Copper doped nickel ferrite nano-crystalline thin films: A potential gas sensor towards reducing gases

Abstract

NiFe2O4 and (1 wt% and 3 wt%) Cu:NiFe2O4 thin films have been fabricated using spray pyrolysis deposition technique at 350 °C and then sintered at 650 °C for 3 h. X-ray diffraction, SEM, EDAX, UV-VIS spectroscopy, SQUID VSM were carried out to investigate phase formation, microstructural and influence of Cu doping on magnetic properties of NiFe2O4 thin films. The gas response towards various gases viz. ethanol, Liquid Petroleum Gas (LPG), methanol and hydrogen sulfide (H2S) is investigated. The results of XRD revealed that all samples had shown the principal phase of nickel ferrite and the lattice parameter was found to vary from 8.294 Å to 8.314 Å on an incorporation of Cu, and the crystalline sizes were about 40–45 nm. The effect of Cu concentration on saturation magnetization and coercive force were studied. The maximum value of saturation magnetization calculated from hysteresis loop was 89.16 emu/g at room temperature and 96.88 emu/g at 50 K. Cu content on the film surface was found to be maximum for 1 wt% Cu:NiFe2O4 thin film and this film showed an improved response towards all gases.

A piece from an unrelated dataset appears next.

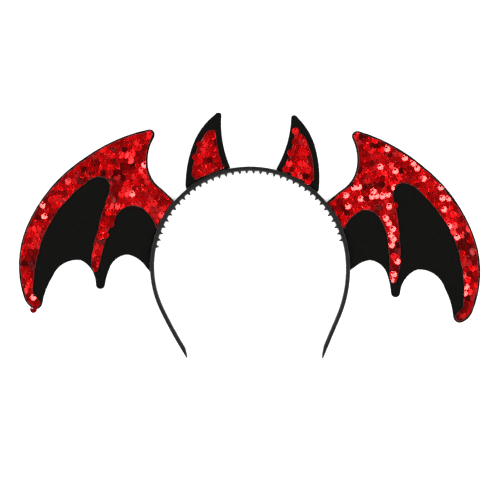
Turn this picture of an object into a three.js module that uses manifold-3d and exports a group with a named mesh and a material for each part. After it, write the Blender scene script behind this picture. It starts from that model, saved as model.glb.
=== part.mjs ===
// Devil horns headband with bat wings, lying flat on its back.
// Millimetres. +X is to the right as seen from the front, +Y points to the crown of the band,
// and +Z points up, out of the sequinned front. The origin is on the surface that it lies on,
// under the middle of the whole headband.

import * as THREE from 'three';
import { mergeVertices } from 'three/addons/utils/BufferGeometryUtils.js';
import Module from 'manifold-3d';

const wasm = await Module();
wasm.setup();

// Band
const crownRadius = 70; // outer face at mid width, measured from the centre of the crown
const bandThickness = 3.1;
const bandWidth = 8; // from the back edge, which lies down, to the front edge
const bandCrowning = 0.2; // the outer face is this much lower at both edges than at mid width
const bandEdge = 0.5; // chamfer along the strip's four edges
const chiselLength = 6; // bevel on the inner face of each end
const chiselEdge = 0.9; // thickness left at the very end
const bandEndRadius = 2.6; // rounded corners of each end, seen from the broad side

// Teeth
const toothCount = 37;
const toothPitch = 4.92; // along the inner face
const toothHeight = 1.8;
const toothFoot = 2.4;
const toothTip = 0.6;
const toothLength = 5; // across the width of the band

// Felt and sequin fabric
const feltThickness = 2.6;
const sequinThickness = 1.3; // sequin fabric with the discs that lie on it
const layerGap = 0.3; // between the fabric and the felt under it
const seatGap = 0.3; // between the band and what is glued to it
const wingRim = 1; // plain felt left round the sequin fabric of a wing
const wingTipLift = 0.5; // the outer end of a wing hangs to this height over the surface
const sheetMargin = 0.25; // a sheet runs this share of its reach past both ends before it is cut out

// Wing
const wingReach = 85; // from the outer face of the band to the outermost edge
const wingHeight = 150; // from the tip of the claw to the lowest tip
const fingerSway = 6.5; // on the left wing the sequin strip on the finger ends this much further out

// Horn
const hornLength = 37.7; // from the outer face of the band to the tip
const hornWidth = 32.5; // along the band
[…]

Response of ethanol for NiFe2O4 thin film was found to be higher as compared to all the other gases. The lowering of the optimum operating temperature is observed in 1 wt% Cu:NiFe2O4 thin film with higher selectivity towards ethanol than other gases. All results indicated that the Cu doping in nickel ferrite thin films has a significant influence on the properties.